Though there's a lot to say about the Voyager's design, that doesn't mean the handset skipped on features. By all means, it packs quite a wallop inside, but we'll start with the basics first. The Voyager offers a 1,000-contact phone book with room in each entry for entry for five phone numbers and two e-mail addresses. You can save contacts to groups and pair them with a photo and any of 21 polyphonic ring tones. There's no field for notes in each contract entry, which is unusual.

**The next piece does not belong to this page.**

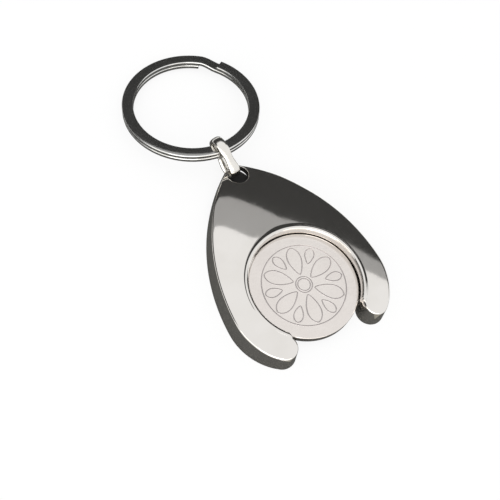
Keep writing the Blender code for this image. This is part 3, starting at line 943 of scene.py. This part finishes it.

Other essentials include a vibrate mode, text and multimedia messaging (the iPhone lacks MMS), a calendar, an alarm clock, a world clock, a stopwatch, a notepad, a tip calculator, and a voice memo recorder. For more demanding users, the Voyager also comes with speaker-independent voice commands and dialing, USB mass storage, instant messaging, and a text-to-speech feature. Bluetooth 1.2 is onboard as well, with profiles for headsets, dial-up networking, file transfer, object push, and A2DP stereo sound (the iPhone doesn't offer a stereo profile). Unfortunately, PC syncing for your contacts and calendar is not integrated, which limits the Voyager's usability for road warriors. Also, while the handset supports e-mail, the POP3 application isn't as user-friendly as on the iPhone. It's regrettable that the VX10000 doesn't offer Wi-Fi, particularly since it's so geared for browsing the Internet (see below). While the integrated 3G is more than adequate for Web surfing, we'd much prefer having a choice. But this being Verizon, it's obvious, but not surprising, that the carrier prefers that you pay for the use of its 3G network. The Voyager comes with 180MB of shared memory, which is quite generous, but you're better off saving to a memory card. The MicroSD card slot can accommodate cards as large as 8GB.